> [What to work on] Take every line from the material that has the word "each" in it.

> [Information provided]
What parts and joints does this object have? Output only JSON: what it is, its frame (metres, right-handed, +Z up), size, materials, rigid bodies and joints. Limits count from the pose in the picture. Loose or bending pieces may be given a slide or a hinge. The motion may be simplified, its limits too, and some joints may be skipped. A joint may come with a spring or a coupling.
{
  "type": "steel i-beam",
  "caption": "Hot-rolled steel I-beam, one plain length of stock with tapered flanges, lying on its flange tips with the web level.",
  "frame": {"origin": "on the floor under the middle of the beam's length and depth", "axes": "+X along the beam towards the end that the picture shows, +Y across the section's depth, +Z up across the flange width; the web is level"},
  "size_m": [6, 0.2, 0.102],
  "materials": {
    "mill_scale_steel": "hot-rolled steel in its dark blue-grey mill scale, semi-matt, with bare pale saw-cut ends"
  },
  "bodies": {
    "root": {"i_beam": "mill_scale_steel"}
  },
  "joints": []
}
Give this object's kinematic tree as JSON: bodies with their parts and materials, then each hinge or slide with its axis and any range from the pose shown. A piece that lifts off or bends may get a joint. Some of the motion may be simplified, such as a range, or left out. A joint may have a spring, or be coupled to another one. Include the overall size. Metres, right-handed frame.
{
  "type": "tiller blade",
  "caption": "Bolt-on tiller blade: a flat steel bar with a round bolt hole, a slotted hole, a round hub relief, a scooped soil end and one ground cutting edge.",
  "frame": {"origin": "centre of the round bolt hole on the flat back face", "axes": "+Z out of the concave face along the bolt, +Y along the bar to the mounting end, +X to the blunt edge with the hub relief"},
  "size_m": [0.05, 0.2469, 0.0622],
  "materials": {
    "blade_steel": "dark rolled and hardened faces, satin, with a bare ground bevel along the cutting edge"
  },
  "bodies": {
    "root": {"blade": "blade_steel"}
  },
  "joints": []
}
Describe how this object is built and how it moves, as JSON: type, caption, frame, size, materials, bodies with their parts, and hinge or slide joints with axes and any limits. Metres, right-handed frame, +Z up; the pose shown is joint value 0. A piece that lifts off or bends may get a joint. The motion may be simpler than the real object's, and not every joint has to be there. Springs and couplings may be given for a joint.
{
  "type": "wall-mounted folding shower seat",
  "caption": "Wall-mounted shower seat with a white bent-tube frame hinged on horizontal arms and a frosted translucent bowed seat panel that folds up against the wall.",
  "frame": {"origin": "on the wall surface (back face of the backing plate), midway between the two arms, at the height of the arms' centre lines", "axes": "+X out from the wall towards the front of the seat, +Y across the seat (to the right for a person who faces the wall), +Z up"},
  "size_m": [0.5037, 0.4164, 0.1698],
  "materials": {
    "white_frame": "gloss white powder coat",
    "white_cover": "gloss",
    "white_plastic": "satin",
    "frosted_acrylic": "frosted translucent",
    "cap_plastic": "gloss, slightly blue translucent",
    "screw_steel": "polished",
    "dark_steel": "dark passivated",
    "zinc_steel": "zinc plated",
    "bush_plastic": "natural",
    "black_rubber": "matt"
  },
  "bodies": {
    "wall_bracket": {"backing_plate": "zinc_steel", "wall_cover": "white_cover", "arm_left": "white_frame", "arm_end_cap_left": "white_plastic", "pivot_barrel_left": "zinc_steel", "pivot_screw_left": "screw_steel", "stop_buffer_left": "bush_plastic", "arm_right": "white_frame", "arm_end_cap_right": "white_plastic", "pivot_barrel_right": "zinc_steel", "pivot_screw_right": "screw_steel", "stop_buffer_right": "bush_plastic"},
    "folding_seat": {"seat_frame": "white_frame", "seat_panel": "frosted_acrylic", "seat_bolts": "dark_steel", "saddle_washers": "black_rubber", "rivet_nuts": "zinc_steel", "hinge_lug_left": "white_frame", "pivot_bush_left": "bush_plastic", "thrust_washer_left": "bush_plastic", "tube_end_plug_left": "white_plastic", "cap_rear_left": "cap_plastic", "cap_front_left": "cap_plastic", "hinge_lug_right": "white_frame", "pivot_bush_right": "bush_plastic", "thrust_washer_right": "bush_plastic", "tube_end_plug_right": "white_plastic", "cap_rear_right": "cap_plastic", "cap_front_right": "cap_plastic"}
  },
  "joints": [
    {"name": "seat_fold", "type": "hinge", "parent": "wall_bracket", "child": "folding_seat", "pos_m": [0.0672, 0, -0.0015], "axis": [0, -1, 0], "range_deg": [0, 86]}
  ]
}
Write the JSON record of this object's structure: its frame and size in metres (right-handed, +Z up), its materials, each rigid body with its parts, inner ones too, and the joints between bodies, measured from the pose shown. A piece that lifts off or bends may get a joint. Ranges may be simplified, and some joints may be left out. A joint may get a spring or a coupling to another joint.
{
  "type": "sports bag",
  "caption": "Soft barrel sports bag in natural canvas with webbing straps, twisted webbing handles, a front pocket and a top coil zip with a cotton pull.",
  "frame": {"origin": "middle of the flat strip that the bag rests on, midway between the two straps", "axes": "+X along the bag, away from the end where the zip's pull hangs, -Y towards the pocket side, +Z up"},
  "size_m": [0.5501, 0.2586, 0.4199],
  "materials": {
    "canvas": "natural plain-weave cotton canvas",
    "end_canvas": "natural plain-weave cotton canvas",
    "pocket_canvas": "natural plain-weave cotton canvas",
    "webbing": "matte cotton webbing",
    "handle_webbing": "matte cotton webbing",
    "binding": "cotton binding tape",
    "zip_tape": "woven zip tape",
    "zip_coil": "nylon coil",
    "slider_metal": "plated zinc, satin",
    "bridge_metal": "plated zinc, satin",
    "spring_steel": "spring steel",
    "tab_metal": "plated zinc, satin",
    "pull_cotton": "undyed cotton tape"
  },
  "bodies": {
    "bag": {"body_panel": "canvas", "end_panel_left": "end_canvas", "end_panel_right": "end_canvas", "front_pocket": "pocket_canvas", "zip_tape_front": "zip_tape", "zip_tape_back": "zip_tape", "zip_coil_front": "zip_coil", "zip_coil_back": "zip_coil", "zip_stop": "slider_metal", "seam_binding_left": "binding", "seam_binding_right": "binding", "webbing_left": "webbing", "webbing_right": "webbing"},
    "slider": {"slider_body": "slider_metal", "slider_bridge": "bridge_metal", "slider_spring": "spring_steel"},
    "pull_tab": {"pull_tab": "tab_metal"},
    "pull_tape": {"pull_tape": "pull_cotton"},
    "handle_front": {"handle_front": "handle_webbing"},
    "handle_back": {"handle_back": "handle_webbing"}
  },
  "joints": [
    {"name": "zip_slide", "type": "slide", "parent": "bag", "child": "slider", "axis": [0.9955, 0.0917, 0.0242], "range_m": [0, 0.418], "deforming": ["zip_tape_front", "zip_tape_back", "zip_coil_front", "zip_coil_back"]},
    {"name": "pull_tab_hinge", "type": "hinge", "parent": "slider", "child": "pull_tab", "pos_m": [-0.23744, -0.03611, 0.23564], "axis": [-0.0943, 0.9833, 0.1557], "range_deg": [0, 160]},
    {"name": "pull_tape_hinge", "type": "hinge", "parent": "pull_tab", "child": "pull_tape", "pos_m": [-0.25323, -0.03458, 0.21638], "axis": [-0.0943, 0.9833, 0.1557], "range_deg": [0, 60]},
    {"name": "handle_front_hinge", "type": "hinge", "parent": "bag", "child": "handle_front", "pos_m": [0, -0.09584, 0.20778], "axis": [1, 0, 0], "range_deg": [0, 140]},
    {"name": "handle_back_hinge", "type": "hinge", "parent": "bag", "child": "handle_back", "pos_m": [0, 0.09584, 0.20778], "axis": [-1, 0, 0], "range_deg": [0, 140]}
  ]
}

* * *

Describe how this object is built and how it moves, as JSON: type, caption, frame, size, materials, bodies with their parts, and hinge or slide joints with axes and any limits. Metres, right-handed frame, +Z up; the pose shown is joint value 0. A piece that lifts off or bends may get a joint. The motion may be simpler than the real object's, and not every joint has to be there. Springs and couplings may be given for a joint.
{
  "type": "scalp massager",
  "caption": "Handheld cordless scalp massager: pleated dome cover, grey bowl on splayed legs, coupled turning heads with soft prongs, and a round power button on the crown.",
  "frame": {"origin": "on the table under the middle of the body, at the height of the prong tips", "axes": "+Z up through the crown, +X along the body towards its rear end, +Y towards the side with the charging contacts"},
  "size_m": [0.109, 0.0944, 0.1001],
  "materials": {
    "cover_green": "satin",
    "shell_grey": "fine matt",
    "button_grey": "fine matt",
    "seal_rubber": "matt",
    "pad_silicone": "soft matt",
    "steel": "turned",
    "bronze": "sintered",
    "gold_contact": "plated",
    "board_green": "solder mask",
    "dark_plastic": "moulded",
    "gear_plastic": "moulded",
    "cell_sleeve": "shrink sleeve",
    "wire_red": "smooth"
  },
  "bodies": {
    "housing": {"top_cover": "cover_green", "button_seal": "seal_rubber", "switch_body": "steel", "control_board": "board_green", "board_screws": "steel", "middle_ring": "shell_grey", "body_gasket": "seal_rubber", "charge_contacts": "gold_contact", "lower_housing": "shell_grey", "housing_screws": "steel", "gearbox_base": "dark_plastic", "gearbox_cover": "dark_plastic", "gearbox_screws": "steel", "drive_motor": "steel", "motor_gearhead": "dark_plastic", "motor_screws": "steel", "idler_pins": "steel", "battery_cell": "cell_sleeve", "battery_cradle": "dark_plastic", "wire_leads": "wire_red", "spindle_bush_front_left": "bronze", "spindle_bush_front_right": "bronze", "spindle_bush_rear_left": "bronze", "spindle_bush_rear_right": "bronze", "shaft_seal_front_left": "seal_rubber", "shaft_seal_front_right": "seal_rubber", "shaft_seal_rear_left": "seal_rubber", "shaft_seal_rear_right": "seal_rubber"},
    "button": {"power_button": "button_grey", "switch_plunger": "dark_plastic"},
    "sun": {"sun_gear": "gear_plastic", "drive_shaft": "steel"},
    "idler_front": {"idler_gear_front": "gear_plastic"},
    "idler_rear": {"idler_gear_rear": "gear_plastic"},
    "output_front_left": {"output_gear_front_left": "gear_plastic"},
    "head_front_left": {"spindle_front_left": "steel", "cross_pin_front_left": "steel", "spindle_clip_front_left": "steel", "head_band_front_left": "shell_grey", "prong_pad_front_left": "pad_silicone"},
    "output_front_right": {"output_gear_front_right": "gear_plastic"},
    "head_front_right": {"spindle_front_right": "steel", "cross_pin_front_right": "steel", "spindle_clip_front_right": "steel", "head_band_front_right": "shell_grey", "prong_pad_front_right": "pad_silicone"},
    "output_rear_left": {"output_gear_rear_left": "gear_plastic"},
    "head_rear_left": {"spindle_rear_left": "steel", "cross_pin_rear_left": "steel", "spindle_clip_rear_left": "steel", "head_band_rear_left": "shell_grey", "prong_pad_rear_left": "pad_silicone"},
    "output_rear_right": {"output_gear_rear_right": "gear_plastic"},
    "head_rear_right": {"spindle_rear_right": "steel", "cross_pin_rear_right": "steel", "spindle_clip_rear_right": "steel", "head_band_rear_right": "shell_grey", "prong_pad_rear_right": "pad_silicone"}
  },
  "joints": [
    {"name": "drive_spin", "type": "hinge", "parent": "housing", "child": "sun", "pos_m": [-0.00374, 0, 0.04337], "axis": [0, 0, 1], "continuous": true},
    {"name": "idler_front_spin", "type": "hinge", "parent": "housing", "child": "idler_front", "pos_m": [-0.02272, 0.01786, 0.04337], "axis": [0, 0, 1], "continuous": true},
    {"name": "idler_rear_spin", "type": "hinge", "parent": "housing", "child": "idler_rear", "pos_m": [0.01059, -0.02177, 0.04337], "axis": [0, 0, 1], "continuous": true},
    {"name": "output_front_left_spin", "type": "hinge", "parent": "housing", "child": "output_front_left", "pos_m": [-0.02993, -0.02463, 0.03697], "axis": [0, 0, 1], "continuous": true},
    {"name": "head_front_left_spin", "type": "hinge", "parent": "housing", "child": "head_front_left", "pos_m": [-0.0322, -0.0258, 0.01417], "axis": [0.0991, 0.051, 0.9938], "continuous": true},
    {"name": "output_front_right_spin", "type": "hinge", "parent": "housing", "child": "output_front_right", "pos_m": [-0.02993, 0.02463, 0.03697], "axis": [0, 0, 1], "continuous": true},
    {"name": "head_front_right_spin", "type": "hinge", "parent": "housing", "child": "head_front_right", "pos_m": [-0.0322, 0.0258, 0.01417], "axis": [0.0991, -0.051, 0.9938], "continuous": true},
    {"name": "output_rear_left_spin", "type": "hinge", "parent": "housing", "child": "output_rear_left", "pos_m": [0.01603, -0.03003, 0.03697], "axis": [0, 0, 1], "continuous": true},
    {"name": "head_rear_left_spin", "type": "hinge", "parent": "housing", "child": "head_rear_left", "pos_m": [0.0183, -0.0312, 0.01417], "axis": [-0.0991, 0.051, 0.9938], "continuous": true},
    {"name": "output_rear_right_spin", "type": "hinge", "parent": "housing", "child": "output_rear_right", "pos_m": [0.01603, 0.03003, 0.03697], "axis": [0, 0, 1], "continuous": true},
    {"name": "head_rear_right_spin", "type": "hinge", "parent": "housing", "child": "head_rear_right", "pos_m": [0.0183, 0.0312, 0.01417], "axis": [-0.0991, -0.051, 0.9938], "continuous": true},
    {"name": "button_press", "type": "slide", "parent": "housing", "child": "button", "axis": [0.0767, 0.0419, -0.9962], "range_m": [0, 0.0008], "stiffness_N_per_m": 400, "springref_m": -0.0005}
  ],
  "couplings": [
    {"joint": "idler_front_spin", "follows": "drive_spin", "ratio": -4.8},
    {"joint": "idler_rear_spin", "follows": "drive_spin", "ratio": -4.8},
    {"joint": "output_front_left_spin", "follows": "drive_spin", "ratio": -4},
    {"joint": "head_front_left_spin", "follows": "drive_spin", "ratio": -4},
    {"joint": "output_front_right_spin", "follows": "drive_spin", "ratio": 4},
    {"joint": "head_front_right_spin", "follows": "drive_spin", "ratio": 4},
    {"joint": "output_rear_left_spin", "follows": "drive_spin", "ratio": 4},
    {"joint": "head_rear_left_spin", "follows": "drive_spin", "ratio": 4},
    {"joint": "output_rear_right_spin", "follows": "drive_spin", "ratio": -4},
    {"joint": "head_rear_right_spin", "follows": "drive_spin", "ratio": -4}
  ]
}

...

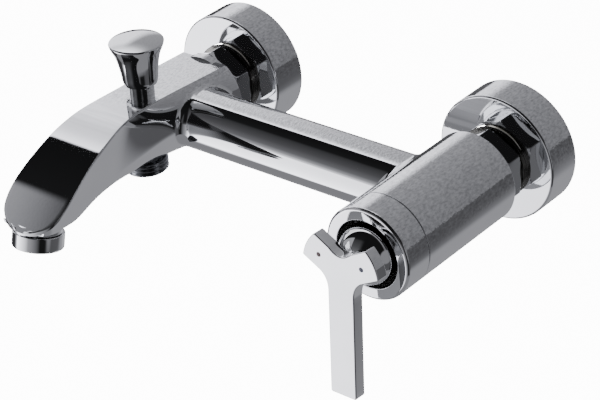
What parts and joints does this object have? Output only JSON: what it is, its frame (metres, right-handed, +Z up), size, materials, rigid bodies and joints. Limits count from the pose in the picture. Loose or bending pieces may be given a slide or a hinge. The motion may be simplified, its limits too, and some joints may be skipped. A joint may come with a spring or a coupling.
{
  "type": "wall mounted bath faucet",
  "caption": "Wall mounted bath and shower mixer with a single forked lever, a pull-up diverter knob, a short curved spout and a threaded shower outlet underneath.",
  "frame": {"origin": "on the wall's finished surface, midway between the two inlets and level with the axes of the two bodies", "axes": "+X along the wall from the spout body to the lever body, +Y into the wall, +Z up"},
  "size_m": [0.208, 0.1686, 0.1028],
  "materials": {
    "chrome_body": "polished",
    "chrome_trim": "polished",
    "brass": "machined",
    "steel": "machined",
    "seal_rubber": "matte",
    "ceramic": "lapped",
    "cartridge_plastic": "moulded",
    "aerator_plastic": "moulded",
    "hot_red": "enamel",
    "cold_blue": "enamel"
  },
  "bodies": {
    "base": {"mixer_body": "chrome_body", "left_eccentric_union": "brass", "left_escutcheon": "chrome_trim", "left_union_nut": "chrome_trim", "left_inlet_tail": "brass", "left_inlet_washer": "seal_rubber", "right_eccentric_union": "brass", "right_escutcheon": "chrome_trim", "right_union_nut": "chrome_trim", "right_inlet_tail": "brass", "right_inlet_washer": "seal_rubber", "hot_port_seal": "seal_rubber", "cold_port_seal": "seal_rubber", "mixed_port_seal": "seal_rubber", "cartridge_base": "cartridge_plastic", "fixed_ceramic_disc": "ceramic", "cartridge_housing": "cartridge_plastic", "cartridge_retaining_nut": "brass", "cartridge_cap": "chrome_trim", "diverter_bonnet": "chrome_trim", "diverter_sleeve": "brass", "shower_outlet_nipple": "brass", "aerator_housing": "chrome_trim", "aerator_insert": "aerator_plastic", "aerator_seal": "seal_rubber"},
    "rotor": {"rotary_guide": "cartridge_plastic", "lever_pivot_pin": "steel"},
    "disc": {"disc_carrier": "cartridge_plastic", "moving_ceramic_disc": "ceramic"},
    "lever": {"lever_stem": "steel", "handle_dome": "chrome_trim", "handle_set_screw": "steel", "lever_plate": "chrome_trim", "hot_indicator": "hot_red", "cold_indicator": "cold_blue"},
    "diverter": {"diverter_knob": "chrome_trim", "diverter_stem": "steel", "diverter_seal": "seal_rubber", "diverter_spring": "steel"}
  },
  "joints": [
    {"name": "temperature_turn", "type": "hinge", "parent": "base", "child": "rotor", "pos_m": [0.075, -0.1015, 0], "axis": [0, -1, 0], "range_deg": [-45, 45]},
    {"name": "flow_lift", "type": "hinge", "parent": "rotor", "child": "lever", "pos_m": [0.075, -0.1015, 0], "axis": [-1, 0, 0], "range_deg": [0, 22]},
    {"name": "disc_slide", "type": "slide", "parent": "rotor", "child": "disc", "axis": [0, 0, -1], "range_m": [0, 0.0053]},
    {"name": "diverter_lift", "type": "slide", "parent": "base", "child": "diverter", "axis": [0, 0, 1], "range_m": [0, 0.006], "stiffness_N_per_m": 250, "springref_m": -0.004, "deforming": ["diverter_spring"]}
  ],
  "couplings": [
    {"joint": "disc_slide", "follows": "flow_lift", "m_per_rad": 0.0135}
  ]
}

> [The reply]
Give this object's kinematic tree as JSON: bodies with their parts and materials, then each hinge or slide with its axis and any range from the pose shown. A piece that lifts off or bends may get a joint. Some of the motion may be simplified, such as a range, or left out. A joint may have a spring, or be coupled to another one. Include the overall size. Metres, right-handed frame.
Write the JSON record of this object's structure: its frame and size in metres (right-handed, +Z up), its materials, each rigid body with its parts, inner ones too, and the joints between bodies, measured from the pose shown. A piece that lifts off or bends may get a joint. Ranges may be simplified, and some joints may be left out. A joint may get a spring or a coupling to another joint.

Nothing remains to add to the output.